Exactly and only the lines from the one containing "build_heel_loop(path, suede, collection)" through the one containing "before = set(bpy.data.objects)" are to be repeated, both ends included.
>>>
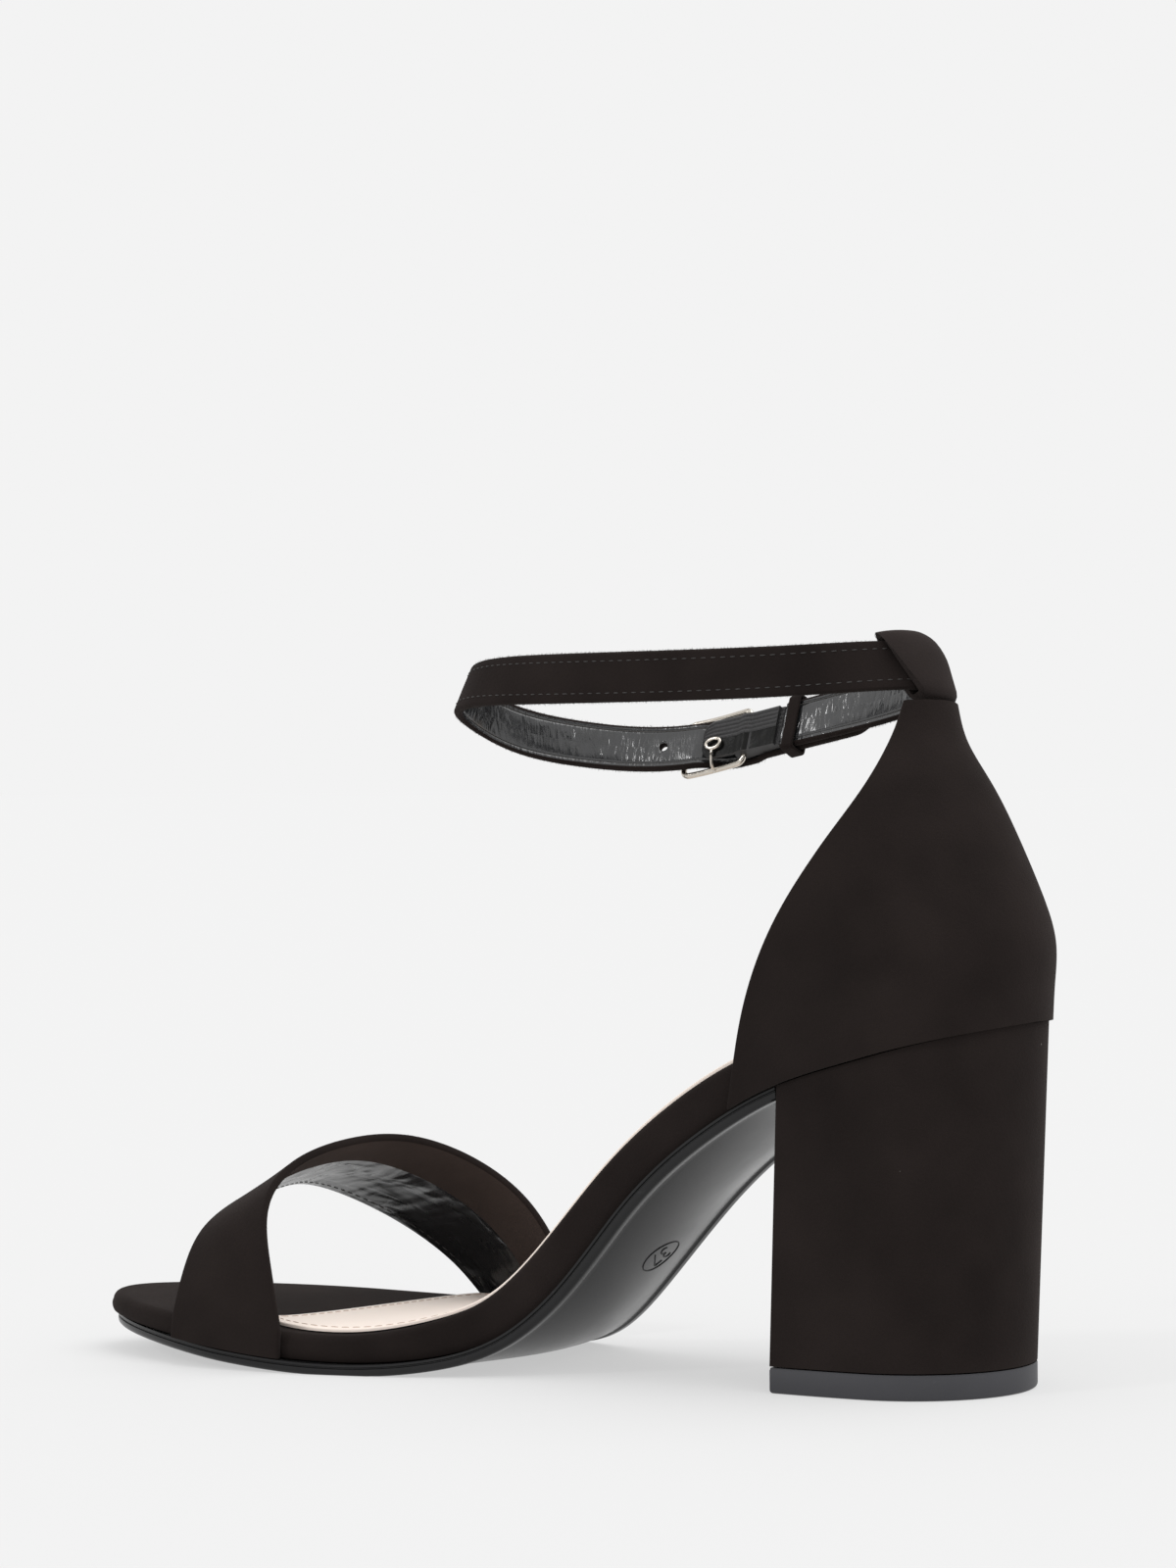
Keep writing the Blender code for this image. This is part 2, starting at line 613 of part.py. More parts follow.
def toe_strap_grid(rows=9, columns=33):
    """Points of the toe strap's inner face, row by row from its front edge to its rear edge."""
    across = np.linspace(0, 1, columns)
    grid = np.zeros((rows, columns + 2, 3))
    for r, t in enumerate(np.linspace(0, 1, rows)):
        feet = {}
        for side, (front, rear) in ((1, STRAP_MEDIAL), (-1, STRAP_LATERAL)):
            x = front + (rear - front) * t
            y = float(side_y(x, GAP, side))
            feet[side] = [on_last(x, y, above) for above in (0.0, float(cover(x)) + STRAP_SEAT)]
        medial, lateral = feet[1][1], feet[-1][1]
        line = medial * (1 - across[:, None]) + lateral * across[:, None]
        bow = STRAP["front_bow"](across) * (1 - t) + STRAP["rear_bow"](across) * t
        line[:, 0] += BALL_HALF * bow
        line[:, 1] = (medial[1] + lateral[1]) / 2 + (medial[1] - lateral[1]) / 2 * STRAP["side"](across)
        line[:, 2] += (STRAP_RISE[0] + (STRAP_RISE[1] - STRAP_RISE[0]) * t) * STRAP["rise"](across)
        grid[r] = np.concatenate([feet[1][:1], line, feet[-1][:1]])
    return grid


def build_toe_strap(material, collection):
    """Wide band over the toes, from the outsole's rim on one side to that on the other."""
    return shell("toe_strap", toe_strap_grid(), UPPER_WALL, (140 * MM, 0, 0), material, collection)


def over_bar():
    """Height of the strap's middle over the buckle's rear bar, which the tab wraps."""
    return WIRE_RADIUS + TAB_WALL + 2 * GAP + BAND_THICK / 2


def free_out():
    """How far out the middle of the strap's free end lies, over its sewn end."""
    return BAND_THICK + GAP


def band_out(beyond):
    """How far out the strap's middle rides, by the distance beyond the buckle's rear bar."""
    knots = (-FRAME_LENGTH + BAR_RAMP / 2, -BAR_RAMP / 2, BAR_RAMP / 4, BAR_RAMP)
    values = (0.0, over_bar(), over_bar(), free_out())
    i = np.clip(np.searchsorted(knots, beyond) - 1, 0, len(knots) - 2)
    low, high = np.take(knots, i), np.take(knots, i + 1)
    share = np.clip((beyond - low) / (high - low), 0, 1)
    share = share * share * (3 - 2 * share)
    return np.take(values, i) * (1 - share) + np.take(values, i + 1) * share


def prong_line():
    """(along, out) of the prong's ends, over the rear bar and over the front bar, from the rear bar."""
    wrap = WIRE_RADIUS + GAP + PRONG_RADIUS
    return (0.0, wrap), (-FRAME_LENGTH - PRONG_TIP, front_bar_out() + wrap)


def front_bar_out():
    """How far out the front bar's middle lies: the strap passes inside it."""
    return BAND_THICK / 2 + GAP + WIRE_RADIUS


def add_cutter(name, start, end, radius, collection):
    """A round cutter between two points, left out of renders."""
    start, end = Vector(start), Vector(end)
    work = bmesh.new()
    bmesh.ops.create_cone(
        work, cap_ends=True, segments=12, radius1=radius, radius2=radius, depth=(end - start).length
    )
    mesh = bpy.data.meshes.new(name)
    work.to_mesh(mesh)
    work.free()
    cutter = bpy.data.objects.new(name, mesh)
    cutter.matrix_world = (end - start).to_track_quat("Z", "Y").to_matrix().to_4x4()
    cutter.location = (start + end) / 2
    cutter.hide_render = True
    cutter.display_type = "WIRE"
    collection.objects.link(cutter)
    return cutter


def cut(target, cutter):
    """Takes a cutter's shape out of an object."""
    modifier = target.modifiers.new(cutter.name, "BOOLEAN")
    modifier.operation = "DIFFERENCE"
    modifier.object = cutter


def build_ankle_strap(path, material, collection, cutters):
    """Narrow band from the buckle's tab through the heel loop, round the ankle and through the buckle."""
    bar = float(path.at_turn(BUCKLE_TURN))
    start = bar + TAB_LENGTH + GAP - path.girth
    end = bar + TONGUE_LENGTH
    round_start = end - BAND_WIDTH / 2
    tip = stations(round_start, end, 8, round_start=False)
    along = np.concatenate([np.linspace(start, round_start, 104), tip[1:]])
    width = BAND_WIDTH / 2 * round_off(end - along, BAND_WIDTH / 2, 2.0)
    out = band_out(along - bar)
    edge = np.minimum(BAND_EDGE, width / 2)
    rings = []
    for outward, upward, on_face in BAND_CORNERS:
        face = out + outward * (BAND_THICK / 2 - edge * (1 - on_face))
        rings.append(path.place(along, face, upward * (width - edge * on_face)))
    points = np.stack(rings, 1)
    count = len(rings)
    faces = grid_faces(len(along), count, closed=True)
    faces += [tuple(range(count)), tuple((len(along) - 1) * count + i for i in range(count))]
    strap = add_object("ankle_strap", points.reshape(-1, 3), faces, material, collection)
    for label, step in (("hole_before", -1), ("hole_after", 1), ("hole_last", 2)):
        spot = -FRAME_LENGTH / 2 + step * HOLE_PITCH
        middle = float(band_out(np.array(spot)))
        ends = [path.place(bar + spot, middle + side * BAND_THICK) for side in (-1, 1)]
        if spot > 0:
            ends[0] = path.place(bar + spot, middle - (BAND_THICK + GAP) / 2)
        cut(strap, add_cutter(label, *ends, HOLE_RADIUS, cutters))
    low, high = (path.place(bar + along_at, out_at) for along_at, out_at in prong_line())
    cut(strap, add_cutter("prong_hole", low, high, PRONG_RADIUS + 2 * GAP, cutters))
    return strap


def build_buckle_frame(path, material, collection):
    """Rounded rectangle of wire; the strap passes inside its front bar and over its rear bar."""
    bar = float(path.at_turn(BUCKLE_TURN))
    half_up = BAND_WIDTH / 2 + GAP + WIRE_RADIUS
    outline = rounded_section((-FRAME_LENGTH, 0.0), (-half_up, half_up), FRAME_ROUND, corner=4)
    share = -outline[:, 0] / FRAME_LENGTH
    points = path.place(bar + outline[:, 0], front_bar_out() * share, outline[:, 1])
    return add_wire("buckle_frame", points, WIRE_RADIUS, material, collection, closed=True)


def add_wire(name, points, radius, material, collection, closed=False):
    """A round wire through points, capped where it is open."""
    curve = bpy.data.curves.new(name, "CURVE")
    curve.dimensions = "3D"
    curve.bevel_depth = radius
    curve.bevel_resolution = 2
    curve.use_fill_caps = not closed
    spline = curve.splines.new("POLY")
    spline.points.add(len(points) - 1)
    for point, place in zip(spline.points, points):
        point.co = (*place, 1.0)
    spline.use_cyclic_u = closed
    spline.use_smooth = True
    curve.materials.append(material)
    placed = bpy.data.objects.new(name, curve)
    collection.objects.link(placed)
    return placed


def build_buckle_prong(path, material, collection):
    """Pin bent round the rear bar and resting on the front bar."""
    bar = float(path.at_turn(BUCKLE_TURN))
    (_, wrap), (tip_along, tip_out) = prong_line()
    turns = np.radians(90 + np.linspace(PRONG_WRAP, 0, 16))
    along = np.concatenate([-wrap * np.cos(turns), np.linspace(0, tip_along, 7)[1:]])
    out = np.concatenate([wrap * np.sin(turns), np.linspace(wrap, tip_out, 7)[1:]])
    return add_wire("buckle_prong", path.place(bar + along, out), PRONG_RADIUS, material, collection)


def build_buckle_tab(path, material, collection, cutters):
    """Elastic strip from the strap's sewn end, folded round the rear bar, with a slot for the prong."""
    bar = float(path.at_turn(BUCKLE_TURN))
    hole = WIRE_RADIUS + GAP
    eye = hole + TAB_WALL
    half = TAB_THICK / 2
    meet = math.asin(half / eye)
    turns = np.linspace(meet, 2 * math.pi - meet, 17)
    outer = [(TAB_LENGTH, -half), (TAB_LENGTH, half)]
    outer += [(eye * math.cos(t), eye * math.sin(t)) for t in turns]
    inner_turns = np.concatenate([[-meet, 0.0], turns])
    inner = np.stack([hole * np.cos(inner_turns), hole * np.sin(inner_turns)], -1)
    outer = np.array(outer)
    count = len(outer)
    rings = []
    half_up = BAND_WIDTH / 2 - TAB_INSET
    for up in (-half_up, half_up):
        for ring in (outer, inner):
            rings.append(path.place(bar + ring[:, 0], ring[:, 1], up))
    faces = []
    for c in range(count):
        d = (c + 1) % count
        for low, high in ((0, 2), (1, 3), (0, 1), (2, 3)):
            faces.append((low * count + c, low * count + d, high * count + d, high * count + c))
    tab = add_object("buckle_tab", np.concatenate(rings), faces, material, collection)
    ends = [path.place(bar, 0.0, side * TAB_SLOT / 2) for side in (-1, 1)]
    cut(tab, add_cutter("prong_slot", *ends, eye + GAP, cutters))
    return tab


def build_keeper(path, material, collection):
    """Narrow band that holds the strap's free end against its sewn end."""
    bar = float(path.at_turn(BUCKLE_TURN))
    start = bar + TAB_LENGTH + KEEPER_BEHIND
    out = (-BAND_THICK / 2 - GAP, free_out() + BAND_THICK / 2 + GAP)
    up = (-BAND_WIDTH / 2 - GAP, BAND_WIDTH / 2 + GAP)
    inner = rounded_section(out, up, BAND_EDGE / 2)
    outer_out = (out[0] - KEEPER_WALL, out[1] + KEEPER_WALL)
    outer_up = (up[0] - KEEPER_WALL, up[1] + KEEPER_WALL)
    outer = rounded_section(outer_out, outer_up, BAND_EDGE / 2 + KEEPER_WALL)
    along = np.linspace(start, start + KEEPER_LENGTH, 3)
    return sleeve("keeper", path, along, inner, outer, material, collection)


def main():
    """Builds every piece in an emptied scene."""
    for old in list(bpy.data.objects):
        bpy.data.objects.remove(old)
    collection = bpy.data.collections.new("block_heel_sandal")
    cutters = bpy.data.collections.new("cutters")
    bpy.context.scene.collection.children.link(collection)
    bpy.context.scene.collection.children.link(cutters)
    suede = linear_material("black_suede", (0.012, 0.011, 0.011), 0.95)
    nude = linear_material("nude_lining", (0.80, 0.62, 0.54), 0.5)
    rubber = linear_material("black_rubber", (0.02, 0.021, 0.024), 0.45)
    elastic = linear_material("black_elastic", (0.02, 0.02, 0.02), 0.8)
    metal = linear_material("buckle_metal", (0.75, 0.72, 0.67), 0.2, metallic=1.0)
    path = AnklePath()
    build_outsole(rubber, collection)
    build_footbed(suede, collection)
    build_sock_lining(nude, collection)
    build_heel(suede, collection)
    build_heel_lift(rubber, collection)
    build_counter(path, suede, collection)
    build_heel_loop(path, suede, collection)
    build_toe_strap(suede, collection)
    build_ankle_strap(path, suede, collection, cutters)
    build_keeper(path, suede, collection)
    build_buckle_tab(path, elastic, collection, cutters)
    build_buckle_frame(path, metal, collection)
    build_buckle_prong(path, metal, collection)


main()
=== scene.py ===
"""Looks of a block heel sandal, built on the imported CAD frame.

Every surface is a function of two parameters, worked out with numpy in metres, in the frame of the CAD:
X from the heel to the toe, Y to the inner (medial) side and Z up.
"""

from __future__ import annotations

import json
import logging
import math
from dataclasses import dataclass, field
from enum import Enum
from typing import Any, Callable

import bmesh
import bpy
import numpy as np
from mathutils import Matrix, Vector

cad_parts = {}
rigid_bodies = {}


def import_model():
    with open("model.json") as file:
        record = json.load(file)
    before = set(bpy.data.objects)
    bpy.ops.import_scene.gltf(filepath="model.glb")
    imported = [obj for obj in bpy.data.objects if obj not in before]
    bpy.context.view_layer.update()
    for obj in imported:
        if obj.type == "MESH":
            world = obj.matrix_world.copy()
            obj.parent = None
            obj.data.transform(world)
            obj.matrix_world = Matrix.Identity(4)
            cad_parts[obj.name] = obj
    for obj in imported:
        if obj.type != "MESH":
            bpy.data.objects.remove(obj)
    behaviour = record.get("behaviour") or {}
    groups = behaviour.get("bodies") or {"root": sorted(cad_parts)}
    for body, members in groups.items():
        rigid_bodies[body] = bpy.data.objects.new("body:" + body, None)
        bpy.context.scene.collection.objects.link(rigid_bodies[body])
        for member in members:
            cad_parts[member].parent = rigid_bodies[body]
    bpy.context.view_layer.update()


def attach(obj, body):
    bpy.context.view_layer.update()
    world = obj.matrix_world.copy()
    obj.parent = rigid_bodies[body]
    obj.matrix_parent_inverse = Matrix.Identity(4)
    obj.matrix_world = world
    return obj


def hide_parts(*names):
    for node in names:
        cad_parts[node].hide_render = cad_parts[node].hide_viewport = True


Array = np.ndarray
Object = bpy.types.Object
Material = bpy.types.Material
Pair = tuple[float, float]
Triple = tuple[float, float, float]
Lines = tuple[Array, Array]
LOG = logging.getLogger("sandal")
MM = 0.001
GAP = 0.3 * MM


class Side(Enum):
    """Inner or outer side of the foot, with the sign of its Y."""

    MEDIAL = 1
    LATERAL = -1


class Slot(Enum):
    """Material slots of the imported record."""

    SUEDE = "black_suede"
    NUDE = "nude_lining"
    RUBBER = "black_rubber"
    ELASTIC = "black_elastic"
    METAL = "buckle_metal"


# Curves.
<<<
__SOLUTION TO THIS PROBLEM__.
    build_heel_loop(path, suede, collection)
    build_toe_strap(suede, collection)
    build_ankle_strap(path, suede, collection, cutters)
    build_keeper(path, suede, collection)
    build_buckle_tab(path, elastic, collection, cutters)
    build_buckle_frame(path, metal, collection)
    build_buckle_prong(path, metal, collection)


main()
=== scene.py ===
"""Looks of a block heel sandal, built on the imported CAD frame.

Every surface is a function of two parameters, worked out with numpy in metres, in the frame of the CAD:
X from the heel to the toe, Y to the inner (medial) side and Z up.
"""

from __future__ import annotations

import json
import logging
import math
from dataclasses import dataclass, field
from enum import Enum
from typing import Any, Callable

import bmesh
import bpy
import numpy as np
from mathutils import Matrix, Vector

cad_parts = {}
rigid_bodies = {}


def import_model():
    with open("model.json") as file:
        record = json.load(file)
    before = set(bpy.data.objects)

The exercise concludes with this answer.